Methods for Personalizing Assistive Technology
Personalization in assistive technology typically focuses on adapting input and output mechanisms to user needs without altering the core functionality. For instance, teachable object recognizers allow users to train models to recognize personal items. However, commercial applications often limit customization options, leaving users with few avenues to tailor the technology to their specific needs.
DIY Assistive Technology
DIY approaches in assistive technology emphasize personalization, democratization, and collaboration. Research has primarily focused on physical tools, such as 3D-printed devices and custom prosthetics. High-tech DIY projects, like the Blind Arduino Project, have also emerged, but there is limited research on DIY software systems for existing devices.
End-User Programming
End-user programming enables non-professionals to create programs for personal use. Approaches like block-based programming, natural language programming, and programming by example have been developed to make programming more accessible. However, these methods have not been extensively applied to visual assistive technology, presenting an opportunity to explore their potential in this domain.
Research Methodology
Design Goals
ProgramAlly was designed with three primary goals:
- Expressiveness: The tool should support a wide variety of real-world use cases through a flexible structure and range of models.
- Approachability: ProgramAlly should be accessible to non-experts, offering multiple modalities for creating and iterating on programs.
- Accessibility: The tool must be VoiceOver and Braille display accessible, providing context for each statement and visual feedback while running programs.

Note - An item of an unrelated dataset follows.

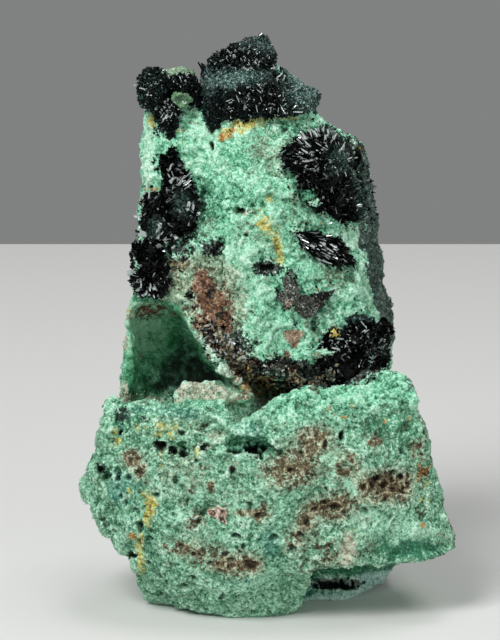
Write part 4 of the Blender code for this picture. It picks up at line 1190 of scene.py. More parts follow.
# The crust under each group's blades: the width of a bundle of like blades in mm, how far bundles
# lean apart, how flat they lie (0 upright, 1 along the crust), and how far the crust lies under
# the group's outline in mm.
CRUSTS = {
    "crown": (0.8, 0.7, 0.35, 0.0),
    "knob": (0.6, 0.6, 0.25, -0.05),
    "left_cluster": (0.9, 0.7, 0.55, 0.15),
    "right_fan": (0.9, 0.5, 0.6, 0.1),
    "right_spray": (0.7, 0.2, 0.72, 0.05),
    "low_cluster": (0.8, 0.7, 0.5, 0.0),
    "seam_crust": (0.6, 0.8, 0.4, 0.05),
    "face_crystals": (0.6, 0.6, 0.5, 0.1),
    "back_high_crust": (0.9, 0.7, 0.5, 0.1),
    "back_low_crust": (0.9, 0.7, 0.5, 0.1),
}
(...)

Visual Filtering Programs in ProgramAlly
ProgramAlly’s visual filtering tasks are based on real-world scenarios encountered by blind individuals. The tool uses a generalizable representation of filtering tasks, allowing users to create programs with statements like “find NUMBER on BUS.” Programs are stored as lists of items, each consisting of a target (e.g., object, text) and optional adjectives (e.g., color, size, location).
Running Programs
Programs are executed by iterating over the list of items, using object detection and text recognition models to filter and process the source image. The tool provides descriptive output, indicating where target items were found or where filtering failed, helping users understand the scene and aim the camera.
Experimental Design
Participants
The study involved 12 blind participants, recruited through email lists, prior contacts, and snowball sampling. Participants varied in age, occupation, and level of visual impairment, ensuring a diverse sample. They were required to have an iPhone to download ProgramAlly via TestFlight.
Procedure
Participants were introduced to ProgramAlly and asked to modify a pre-written program to familiarize themselves with the interface. They then used each of the three programming interfaces (block mode, explore mode, question mode) to create and run programs for specific tasks. Remote participants used sample images, while in-person participants used props like books, grocery items, and packages.

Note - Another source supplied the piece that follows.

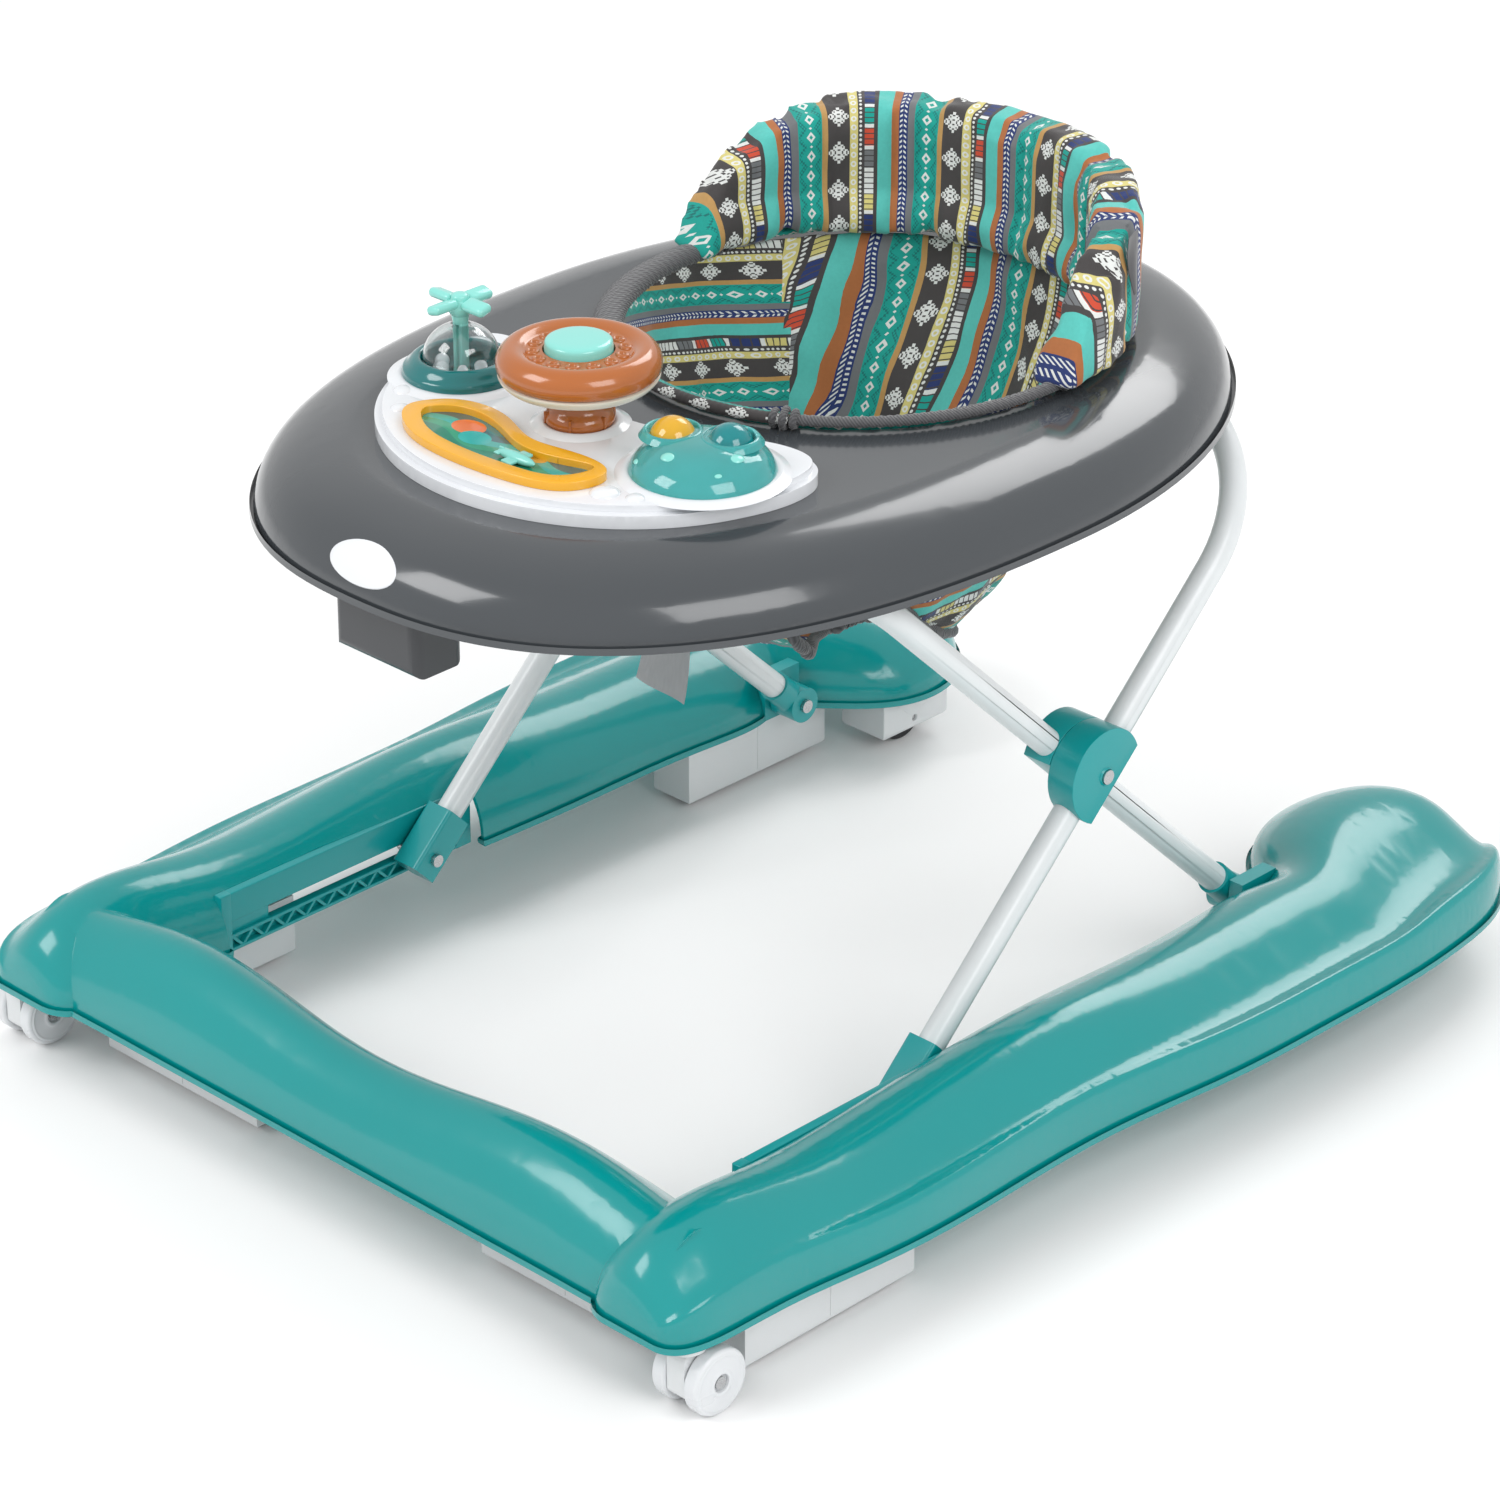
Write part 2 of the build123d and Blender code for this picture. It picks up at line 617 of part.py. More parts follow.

Data Collection and Analysis
The study sessions were recorded, and participants’ strategies for completing tasks were analyzed. Qualitative data on participants’ workflows and feedback were collected, focusing on their experiences using ProgramAlly and the unique challenges they faced as blind end-user developers.
Results and Analysis
Using Filters in ProgramAlly
Participants generally found filtering programs useful, particularly for routine tasks. They appreciated the ability to create specific filters that existing assistive technologies could not provide. For example, participants preferred using ProgramAlly over Seeing AI for tasks like reading addresses on packages, as ProgramAlly provided more focused and relevant information.
Programming Process and Challenges
Participants faced challenges related to unknown parameters and object classes. They often debated the specificity and reusability of filters, balancing the need for detailed information with the desire for generalizable programs. The block-based programming mode required participants to adopt a programming mindset, breaking down tasks into components and understanding the structure of programs.
Comparing Creation Modes
Participants appreciated having multiple programming modes, each suited to different scenarios and levels of expertise. Block mode offered fine-grained control but had a higher learning curve, while question mode was faster and more approachable but sometimes produced ambiguous results. Explore mode helped participants discover new visual features but required careful selection of targets.
Benefits and Drawbacks of DIY-ing Assistive Technology
Participants valued the customization and control offered by ProgramAlly, enabling them to tailor assistive technology to their specific needs. However, some expressed concerns about the effort required to create programs, suggesting that a platform for sharing programs could enhance collaboration and reduce the burden on individual users.
Overall Conclusion
ProgramAlly demonstrates the potential of end-user programming approaches for creating and customizing AI-based assistive technologies. By providing multiple programming interfaces, the tool empowers blind users to create personalized visual filters, addressing unmet needs and enhancing their control over assistive technology. The study highlights the importance of balancing expressiveness, approachability, and accessibility in designing such tools, and suggests future directions for improving ProgramAlly’s utility and expanding its capabilities.
ProgramAlly represents a significant step towards democratizing AI technology creation, enabling blind individuals to customize their experiences and achieve greater independence. As assistive technologies continue to evolve, tools like ProgramAlly will play a crucial role in ensuring that these advancements are accessible and tailored to the diverse needs of users.